Most any law school graduate is aware that our Court reviews chancery cases de novo. However, where credibility issues arise, we will not reverse the findings of the chancellor unless they are clearly erroneous, giving due regard to the opportunity of the trial court to judge the credibility of the witnesses. Drewry v. Drewry, 3 Ark. App. 97, 622 S.W. 2d 206 (1981).

Until comparatively recently, the courts in most jurisdictions, including Arkansas, have limited their review only to the findings of the administrative boards and commissions. See 3 A. Larson, The Law of Workmen’s Compensation, § 80.12 (1976). More recently, however, Professor Davis in his treatise recognized that a reviewing court which is in doubt about whether the findings are supported by substantial evidence may properly take into account, for what it seems to be worth, the fact that an experienced hearing officer who saw and heard the witnesses made the findings that he did. 2 K. Davis, Administrative Law Treatise, § 10.04 (1958); see also, 2 Am. Jur. 2d, Administrative Law, § 690 (1962).

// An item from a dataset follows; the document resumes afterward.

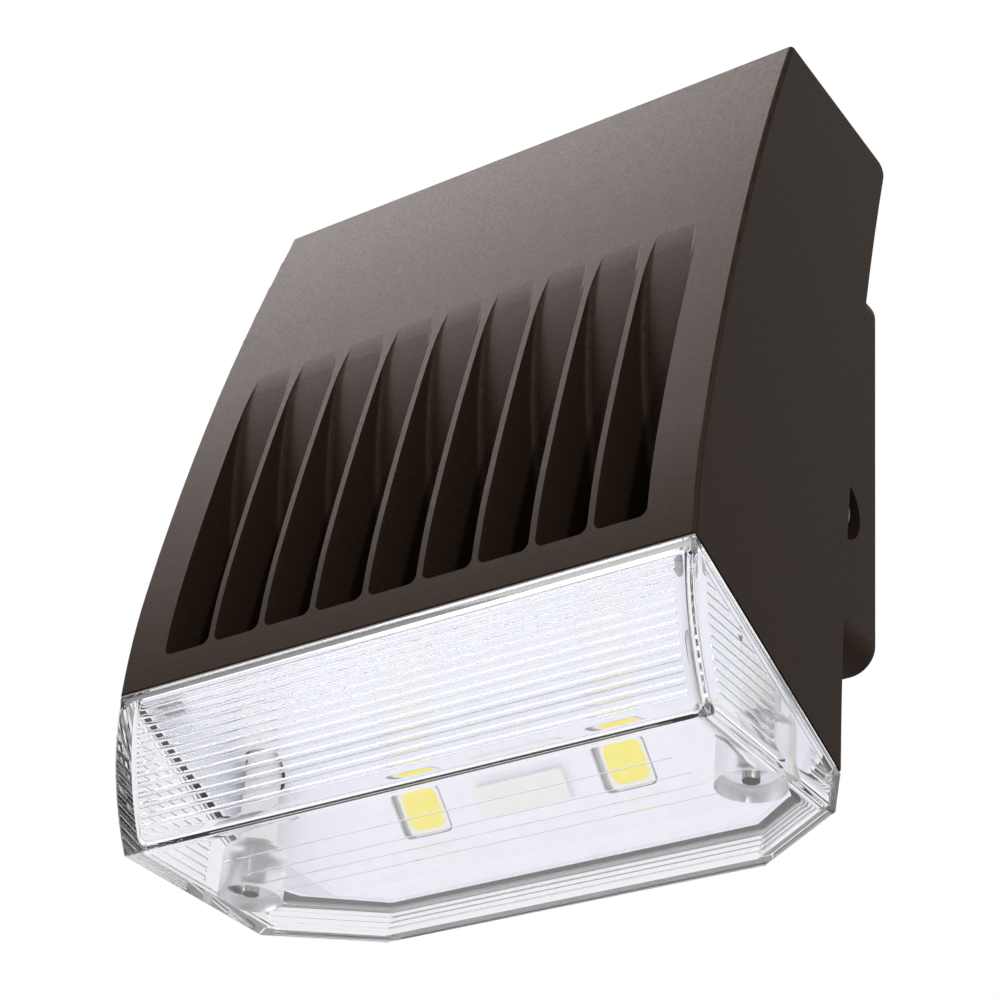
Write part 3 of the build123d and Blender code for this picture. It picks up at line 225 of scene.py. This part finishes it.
def satin(name, colour, variation, rough=0.4, grain=400.0, metallic=0.0, relief=0.0):
    """A plain surface with slight mottling in colour and gloss, on 0-255 display values."""
    material, tree, shader = new_material(name)
    mean = srgb(*colour)[:3]
    low = tuple(c * (1 - variation) for c in mean) + (1.0,)
    high = tuple(min(1.0, c * (1 + variation)) for c in mean) + (1.0,)
    pattern = noise(tree, grain, 3.0)
    tree.links.new(ramp(tree, pattern, (0.35, low), (0.65, high)), shader.inputs["Base Color"])
    smooth, dull = grey(rough * GLOSS_LOW), grey(min(1.0, rough * GLOSS_HIGH))
    tree.links.new(ramp(tree, pattern, (0.3, smooth), (0.7, dull)), shader.inputs["Roughness"])
    shader.inputs["Metallic"].default_value = metallic
    if relief:
        bump(tree, shader, noise(tree, grain * RELIEF_FINER, 2.0), relief, RELIEF_STRENGTH)
    return material


# Colour, its variation, roughness and grain of the plain surfaces.
SATINS = {
    "stainless": ((176, 176, 174), 0.05, 0.3, 900.0, 1.0),
    "white_coat": ((238, 239, 245), 0.02, 0.45, 300.0, 0.0, 0.03 * MM),
    "white_plastic": ((236, 236, 232), 0.02, 0.35, 500.0),
    "phosphor": ((250, 236, 82), 0.04, 0.35, 1500.0, 0.0, 0.03 * MM),
    "board_white": ((228, 228, 226), 0.02),
    "board_green": ((38, 110, 60), 0.08, 0.35),
    "silicone_grey": ((150, 148, 146), 0.05, 0.6),
    "foam_black": ((38, 37, 36), 0.15, 0.85, 1200.0, 0.0, 0.2 * MM),
    "thermal_grey": ((140, 148, 156), 0.05, 0.7),
    "bronze_screw": ((44, 39, 36), 0.12, 0.35, 1500.0, 0.0, 0.06 * MM),
    "green_screw": ((30, 120, 60), 0.08, 0.3, 400.0, 0.6),
    "driver_aluminium": ((196, 198, 200), 0.05, 0.4, 400.0, 1.0),
    "component_dark": ((40, 40, 44), 0.1, 0.5),
    "wire_black": ((28, 28, 28), 0.1, 0.45),
    "connector_orange": ((214, 110, 32), 0.06, 0.45),
}


def make_materials():
    """One material for each material slot of the record."""
    materials = {name: satin(name, *look) for name, look in SATINS.items()}
    for name, make in (("bronze_powder_coat", powder_coat), ("clear_acrylic", clear_acrylic)):
        materials[name] = make(name)
    return materials


def dress_nodes(materials):
    """Give every CAD node the material of its record slot."""
    for part in frame["record"]["subparts"]:
        node = nodes[part["node"]]
        node.data.materials.clear()
        node.data.materials.append(materials[part["material_slot"]])


# ---- surroundings -----------------------------------------------------------
FLOOR_Z = -0.62
FLOOR_SIZE = 12.0
FLOOR_PAINT = ((222, 222, 222), 0.01, 0.7, 3.0)
FLOOR_WHITENESS = 0.7
SKY_COLOUR, SKY_STRENGTH = (0.97, 0.98, 1.0, 1.0), 0.75
WHITE = (1.0, 1.0, 1.0)

# Lamps: direction seen from the object, distance, size, radiance and colour.
AIM = Vector((0.0, -0.05, 0.0))
LAMPS = {
    "overhead": ((-0.48, -0.14, 0.87), 1.5, (0.85, 0.85), 11.0, (1.0, 0.94, 0.93)),
    "front_soft": ((-0.45, -0.62, 0.63), 1.8, (1.0, 1.0), 6.0, WHITE),
    "slot_glint": ((0.68, -0.5, 0.54), 2.0, (0.08, 0.3), 260.0, WHITE),
}


def add_world():
    """A plain pale world as light, and white where it is seen, mirrored or shows through."""
    world = bpy.data.worlds.new("studio")
    bpy.context.scene.world = world
    world.use_nodes = True
    tree = world.node_tree
    light = find_node(tree, "BACKGROUND")
    light.inputs["Color"].default_value = SKY_COLOUR
    light.inputs["Strength"].default_value = SKY_STRENGTH
    seen = tree.nodes.new("ShaderNodeBackground")
    seen.inputs["Color"].default_value = (*WHITE, 1.0)
    seen.inputs["Strength"].default_value = 1.0
    ray = tree.nodes.new("ShaderNodeLightPath").outputs
    clear = math_node(tree, "MAXIMUM", ray["Is Glossy Ray"], ray["Is Transmission Ray"])
    clear = math_node(tree, "MAXIMUM", clear, ray["Is Camera Ray"])
    whole = mix_shaders(tree, clear, light.outputs["Background"], seen.outputs["Background"])
    tree.links.new(whole, find_node(tree, "OUTPUT_WORLD").inputs["Surface"])


def floor_paint(name):
    """Paint that looks nearly white, to meet the background, and is clear from below."""
    material = satin(name, *FLOOR_PAINT)
    tree = material.node_tree
    paint = find_node(tree, "BSDF_PRINCIPLED")
    white = tree.nodes.new("ShaderNodeEmission")
    clear = tree.nodes.new("ShaderNodeBsdfTransparent")
    seen = tree.nodes.new("ShaderNodeLightPath").outputs["Is Camera Ray"]
    underside = tree.nodes.new("ShaderNodeNewGeometry").outputs["Backfacing"]
    pale = mix_shaders(tree, math_node(tree, "MULTIPLY", seen, FLOOR_WHITENESS),
                       paint.outputs["BSDF"], white.outputs["Emission"])
    whole = mix_shaders(tree, math_node(tree, "MULTIPLY", seen, underside),
                        pale, clear.outputs["BSDF"])
    tree.links.new(whole, find_node(tree, "OUTPUT_MATERIAL").inputs["Surface"])
    return material


def add_floor():
    data = bpy.data.meshes.new("floor")
    s = FLOOR_SIZE / 2
    corners = [(-s, -s, FLOOR_Z), (s, -s, FLOOR_Z), (s, s, FLOOR_Z), (-s, s, FLOOR_Z)]
    data.from_pydata(corners, [], [(0, 1, 2, 3)])
    floor = bpy.data.objects.new("floor", data)
    bpy.context.scene.collection.objects.link(floor)
    floor.data.materials.append(floor_paint("pale_floor"))


def add_lamp(name, toward, distance, size, radiance, colour):
    """A soft rectangular lamp that faces the object."""
    data = bpy.data.lights.new(name, "AREA")
    data.shape = "RECTANGLE"
    data.size, data.size_y = size
    data.energy = radiance * math.pi * size[0] * size[1]
    data.color = colour
    lamp = bpy.data.objects.new(name, data)
    bpy.context.scene.collection.objects.link(lamp)
    direction = Vector(toward).normalized()
    lamp.location = AIM + direction * distance
    lamp.rotation_mode = "QUATERNION"
    lamp.rotation_quaternion = (-direction).to_track_quat("-Z", "Y")


dress_nodes(make_materials())
add_camera()
add_world()
add_floor()
for lamp_name, lamp_look in LAMPS.items():
    add_lamp(lamp_name, *lamp_look)
bpy.context.scene.view_settings.view_transform = "Standard"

Idaho is one of a number of states where the courts have parted with the longstanding general rule which blindly requires reviewing courts to ignore the findings made by administrative hearing officers. The Idaho Supreme court has adopted the view that it is not bound by the Idaho Industrial Commission’s findings when the Commission does not hear and see the witnesses. See Mata v. Broadmore Homes, 95 Idaho 873, 522 P. 2d 586 (1974), and Clay v. Crooks Industries, 96 Idaho 378, 529 P. 2d 774 (1974). Similar views to that expressed by the Idaho court have been adopted in other jurisdictions when courts have reviewed administrative board or commission decisions on appeal. See Redding v. Cobia Boat Company, 389 So. 2d 1003 (Fla. 1980); Powell v. Industrial Commission, 4 Ariz. App. 172, 418 P. 2d 602 (1966); Universal Cyclops Corporation v. Workmen’s Compensation Appeal Board, 9 Pa. 176, 305 A. 2d 757 (1973). I should note, in passing, the courts in Florida and Pennsylvania apparently followed the traditional or general rule until their respective legislatures modified their state laws dealing with the review of workers’ compensation cases.

In Arkansas, our statutory law provides that the findings of the Board of Review as to the facts shall be conclusive. Ark. Stat. Ann. § 81-1107 (d) (7) (Supp. 1981). However, when the Board reviews the decision of an Appeal Tribunal, it may do so on the evidence previously submitted to the Tribunal or it may direct additional evidence be submitted. Ark. Stat. Ann. § 81-1107 (d) (3) and (4) (Repl. 1976). There is nothing in our law which precludes or prohibits the Board from seeing and hearing witnesses, especially if credibility is an issue.

These same conclusions are true when reviewing our Workers’ Compensation laws. For example, Ark. Stat. Ann. § 81-1325 (Supp. 1981) provides, in effect, that the findings of fact made by the Commission, within its power, shall be conclusive and binding on our court on appeal. When the Commission reviews a decision made by an Administrative Law Judge, it does so by reviewing the evidence previously submitted to the judge, and if it deems advisable, the Commission may hear the parties, their representatives and witnesses. Ark. Stat. Ann. § 81-1323 (b) (Repl. 1976).

In sum, our Employment Security Board of Review and Workers’ Compensation Commission are authorized on the review of cases to call and hear witnesses. When the primary or sole issue on appeal becomes one of credibility of the witnesses, I believe the findings of the Board or Commission should not be binding on our courts unless that Board or Commission heard or saw the witnesses. In cases where they fail to call and hear the witnesses, I would adopt the rule that special weight should be given the findings of the hearing examiner who observed the demeanor of the witnesses. I believe the statutory procedures which outline this court’s role of review in Employment Security and Workers’ Compensation cases permit us to require such a rule. At the least, I feel the Arkansas General Assembly should adopt a law which appropriately modifies our review in cases where credibility of witnesses appears to be the sole or primary question. Meanwhile, I would reverse this cause because the Board failed to hear and see the witnesses, and the Appeal Tribunal was in a superior position to decide this case.

I am authorized to state that Judge Cooper joins in this dissent.